*Instructions to follow*
From the listing that follows, extract every line and set it down unaltered.

*Material*
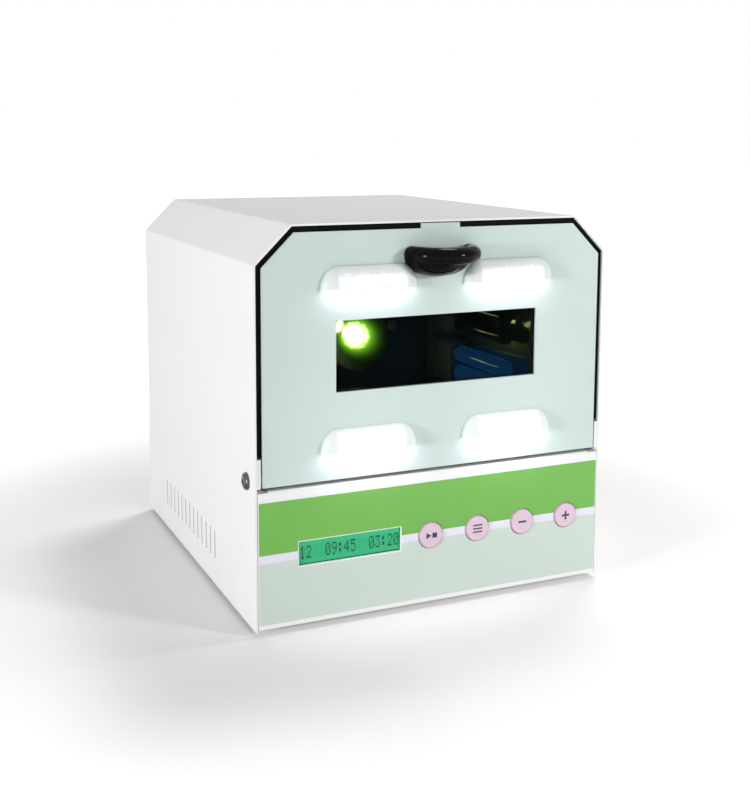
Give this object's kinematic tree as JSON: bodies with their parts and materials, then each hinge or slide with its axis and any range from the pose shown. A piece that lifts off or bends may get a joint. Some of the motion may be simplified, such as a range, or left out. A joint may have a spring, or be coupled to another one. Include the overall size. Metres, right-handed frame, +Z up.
{
  "type": "dental lab light curing unit",
  "caption": "Bench cabinet that light-cures dental resin work: drop-down louvred door with filter window, lamp chamber with turntable, key panel with display.",
  "frame": {"origin": "bottom centre of the whole part's box, on the surface it stands on", "axes": "+Z up, +Y to the rear (the door faces -Y), +X to the right as the door is faced"},
  "size_m": [0.2356, 0.2759, 0.235],
  "materials": {
    "casing_paint": "satin white powder coat",
    "door_paint": "pale grey-green fine-texture powder coat",
    "print_film": "printed polyester film, green over pale grey-green",
    "key_plastic": "satin pink keys",
    "display_window": "clear green-tinted window",
    "display_parts": "green character display",
    "circuit_board": "solder mask green",
    "filter_glass": "dark green light filter",
    "pull_plastic": "high-gloss black moulding",
    "seal_rubber": "matt black",
    "hinge_steel": "white painted steel",
    "screw_steel": "nickel plated",
    "chamber_mirror": "bright reflector sheet",
    "uv_glass": "phosphor-coated lamp tube",
    "lamp_plastic": "white thermoset",
    "reflector_glass": "faceted dichroic reflector",
    "capsule_glass": "quartz capsule",
    "plated_steel": "zinc plated",
    "turntable_metal": "polished",
    "fan_plastic": "black",
    "inlet_plastic": "black",
    "rocker_plastic": "black",
    "magnet_block": "white magnet housing",
    "ballast_aluminium": "natural",
    "transformer_iron": "lacquered laminations",
    "foot_rubber": "matt black"
  },
  "bodies": {
    "housing": {"outer_cover": "casing_paint", "rear_panel": "casing_paint", "front_fascia": "casing_paint", "base_tray": "casing_paint", "chamber_support_left": "casing_paint", "chamber_support_right": "casing_paint", "front_overlay": "print_film", "display_lens": "display_window", "display_module": "display_parts", "control_board": "circuit_board", "door_seal": "seal_rubber", "sill_seal": "seal_rubber", "hinge_bracket_left": "hinge_steel", "hinge_bracket_right": "hinge_steel", "hinge_pin_left": "hinge_steel", "hinge_pin_right": "hinge_steel", "cover_screws": "screw_steel", "rear_screws": "screw_steel", "fan_screws": "screw_steel", "hinge_fixing_screws": "screw_steel", "hinge_cup_washers": "screw_steel", "chamber_liner": "chamber_mirror", "chamber_back": "chamber_mirror", "uv_tube_lower_left": "uv_glass", "uv_tube_lower_right": "uv_glass", "uv_tube_upper_left": "uv_glass", "uv_tube_upper_right": "uv_glass", "uv_base_lower_left": "lamp_plastic", "uv_base_lower_right": "lamp_plastic", "uv_base_upper_left": "lamp_plastic", "uv_base_upper_right": "lamp_plastic", "uv_holder_left": "lamp_plastic", "uv_holder_right": "lamp_plastic", "halogen_reflector_left": "reflector_glass", "halogen_reflector_right": "reflector_glass", "halogen_capsule_left": "capsule_glass", "halogen_capsule_right": "capsule_glass", "halogen_bracket": "plated_steel", "turntable_motor": "plated_steel", "fan_housing": "fan_plastic", "power_inlet": "inlet_plastic", "interlock_switch": "inlet_plastic", "magnet_catch": "magnet_block", "lamp_ballast": "ballast_aluminium", "transformer": "transformer_iron", "rubber_feet": "foot_rubber"},
    "door": {"door_panel": "door_paint", "filter_window": "filter_glass", "window_frame": "door_paint", "door_pull": "pull_plastic", "pull_screws": "screw_steel"},
    "turntable": {"turntable_disc": "turntable_metal", "turntable_shaft": "turntable_metal"},
    "fan_wheel": {"fan_rotor": "fan_plastic"},
    "rocker": {"rocker_key": "rocker_plastic"},
    "start_key": {"key_start": "key_plastic"},
    "program_key": {"key_program": "key_plastic"},
    "minus_key": {"key_minus": "key_plastic"},
    "plus_key": {"key_plus": "key_plastic"},
    "interlock": {"interlock_plunger": "rocker_plastic"}
  },
  "joints": [
    {"name": "door_hinge", "type": "hinge", "parent": "housing", "child": "door", "pos_m": [0, -0.11025, 0.091], "axis": [1, 0, 0], "range_deg": [0, 90]},
    {"name": "turntable_spin", "type": "hinge", "parent": "housing", "child": "turntable", "pos_m": [0, -0.01425, 0.094], "axis": [0, 0, 1], "continuous": true},
    {"name": "fan_spin", "type": "hinge", "parent": "housing", "child": "fan_wheel", "pos_m": [0, 0.12075, 0.193], "axis": [0, 1, 0], "continuous": true},
    {"name": "rocker_tip", "type": "hinge", "parent": "housing", "child": "rocker", "pos_m": [-0.06, 0.13555, 0.062], "axis": [1, 0, 0], "range_deg": [0, 16]},
    {"name": "start_press", "type": "slide", "parent": "housing", "child": "start_key", "axis": [0, 1, 0], "range_m": [0, 0.0006], "stiffness_N_per_m": 800, "springref_m": -0.0005},
    {"name": "program_press", "type": "slide", "parent": "housing", "child": "program_key", "axis": [0, 1, 0], "range_m": [0, 0.0006], "stiffness_N_per_m": 800, "springref_m": -0.0005},
    {"name": "minus_press", "type": "slide", "parent": "housing", "child": "minus_key", "axis": [0, 1, 0], "range_m": [0, 0.0006], "stiffness_N_per_m": 800, "springref_m": -0.0005},
    {"name": "plus_press", "type": "slide", "parent": "housing", "child": "plus_key", "axis": [0, 1, 0], "range_m": [0, 0.0006], "stiffness_N_per_m": 800, "springref_m": -0.0005},
    {"name": "interlock_slide", "type": "slide", "parent": "housing", "child": "interlock", "axis": [0, -1, 0], "range_m": [0, 0.0015]}
  ],
  "couplings": [
    {"joint": "interlock_slide", "follows": "door_hinge", "m_per_rad": 0.00095}
  ]
}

*Answer to this task*
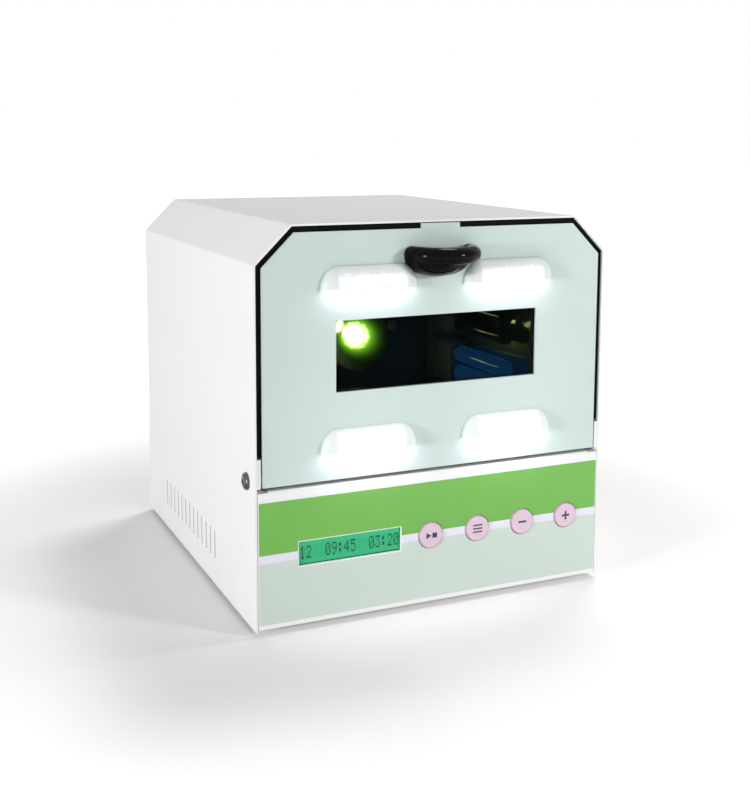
Give this object's kinematic tree as JSON: bodies with their parts and materials, then each hinge or slide with its axis and any range from the pose shown. A piece that lifts off or bends may get a joint. Some of the motion may be simplified, such as a range, or left out. A joint may have a spring, or be coupled to another one. Include the overall size. Metres, right-handed frame, +Z up.
{
  "type": "dental lab light curing unit",
  "caption": "Bench cabinet that light-cures dental resin work: drop-down louvred door with filter window, lamp chamber with turntable, key panel with display.",
  "frame": {"origin": "bottom centre of the whole part's box, on the surface it stands on", "axes": "+Z up, +Y to the rear (the door faces -Y), +X to the right as the door is faced"},
  "size_m": [0.2356, 0.2759, 0.235],
  "materials": {
    "casing_paint": "satin white powder coat",
    "door_paint": "pale grey-green fine-texture powder coat",
    "print_film": "printed polyester film, green over pale grey-green",
    "key_plastic": "satin pink keys",
    "display_window": "clear green-tinted window",
    "display_parts": "green character display",
    "circuit_board": "solder mask green",
    "filter_glass": "dark green light filter",
    "pull_plastic": "high-gloss black moulding",
    "seal_rubber": "matt black",
    "hinge_steel": "white painted steel",
    "screw_steel": "nickel plated",
    "chamber_mirror": "bright reflector sheet",
    "uv_glass": "phosphor-coated lamp tube",
    "lamp_plastic": "white thermoset",
    "reflector_glass": "faceted dichroic reflector",
    "capsule_glass": "quartz capsule",
    "plated_steel": "zinc plated",
    "turntable_metal": "polished",
    "fan_plastic": "black",
    "inlet_plastic": "black",
    "rocker_plastic": "black",
    "magnet_block": "white magnet housing",
    "ballast_aluminium": "natural",
    "transformer_iron": "lacquered laminations",
    "foot_rubber": "matt black"
  },
  "bodies": {
    "housing": {"outer_cover": "casing_paint", "rear_panel": "casing_paint", "front_fascia": "casing_paint", "base_tray": "casing_paint", "chamber_support_left": "casing_paint", "chamber_support_right": "casing_paint", "front_overlay": "print_film", "display_lens": "display_window", "display_module": "display_parts", "control_board": "circuit_board", "door_seal": "seal_rubber", "sill_seal": "seal_rubber", "hinge_bracket_left": "hinge_steel", "hinge_bracket_right": "hinge_steel", "hinge_pin_left": "hinge_steel", "hinge_pin_right": "hinge_steel", "cover_screws": "screw_steel", "rear_screws": "screw_steel", "fan_screws": "screw_steel", "hinge_fixing_screws": "screw_steel", "hinge_cup_washers": "screw_steel", "chamber_liner": "chamber_mirror", "chamber_back": "chamber_mirror", "uv_tube_lower_left": "uv_glass", "uv_tube_lower_right": "uv_glass", "uv_tube_upper_left": "uv_glass", "uv_tube_upper_right": "uv_glass", "uv_base_lower_left": "lamp_plastic", "uv_base_lower_right": "lamp_plastic", "uv_base_upper_left": "lamp_plastic", "uv_base_upper_right": "lamp_plastic", "uv_holder_left": "lamp_plastic", "uv_holder_right": "lamp_plastic", "halogen_reflector_left": "reflector_glass", "halogen_reflector_right": "reflector_glass", "halogen_capsule_left": "capsule_glass", "halogen_capsule_right": "capsule_glass", "halogen_bracket": "plated_steel", "turntable_motor": "plated_steel", "fan_housing": "fan_plastic", "power_inlet": "inlet_plastic", "interlock_switch": "inlet_plastic", "magnet_catch": "magnet_block", "lamp_ballast": "ballast_aluminium", "transformer": "transformer_iron", "rubber_feet": "foot_rubber"},
    "door": {"door_panel": "door_paint", "filter_window": "filter_glass", "window_frame": "door_paint", "door_pull": "pull_plastic", "pull_screws": "screw_steel"},
    "turntable": {"turntable_disc": "turntable_metal", "turntable_shaft": "turntable_metal"},
    "fan_wheel": {"fan_rotor": "fan_plastic"},
    "rocker": {"rocker_key": "rocker_plastic"},
    "start_key": {"key_start": "key_plastic"},
    "program_key": {"key_program": "key_plastic"},
    "minus_key": {"key_minus": "key_plastic"},
    "plus_key": {"key_plus": "key_plastic"},
    "interlock": {"interlock_plunger": "rocker_plastic"}
  },
  "joints": [
    {"name": "door_hinge", "type": "hinge", "parent": "housing", "child": "door", "pos_m": [0, -0.11025, 0.091], "axis": [1, 0, 0], "range_deg": [0, 90]},
    {"name": "turntable_spin", "type": "hinge", "parent": "housing", "child": "turntable", "pos_m": [0, -0.01425, 0.094], "axis": [0, 0, 1], "continuous": true},
    {"name": "fan_spin", "type": "hinge", "parent": "housing", "child": "fan_wheel", "pos_m": [0, 0.12075, 0.193], "axis": [0, 1, 0], "continuous": true},
    {"name": "rocker_tip", "type": "hinge", "parent": "housing", "child": "rocker", "pos_m": [-0.06, 0.13555, 0.062], "axis": [1, 0, 0], "range_deg": [0, 16]},
    {"name": "start_press", "type": "slide", "parent": "housing", "child": "start_key", "axis": [0, 1, 0], "range_m": [0, 0.0006], "stiffness_N_per_m": 800, "springref_m": -0.0005},
    {"name": "program_press", "type": "slide", "parent": "housing", "child": "program_key", "axis": [0, 1, 0], "range_m": [0, 0.0006], "stiffness_N_per_m": 800, "springref_m": -0.0005},
    {"name": "minus_press", "type": "slide", "parent": "housing", "child": "minus_key", "axis": [0, 1, 0], "range_m": [0, 0.0006], "stiffness_N_per_m": 800, "springref_m": -0.0005},
    {"name": "plus_press", "type": "slide", "parent": "housing", "child": "plus_key", "axis": [0, 1, 0], "range_m": [0, 0.0006], "stiffness_N_per_m": 800, "springref_m": -0.0005},
    {"name": "interlock_slide", "type": "slide", "parent": "housing", "child": "interlock", "axis": [0, -1, 0], "range_m": [0, 0.0015]}
  ],
  "couplings": [
    {"joint": "interlock_slide", "follows": "door_hinge", "m_per_rad": 0.00095}
  ]
}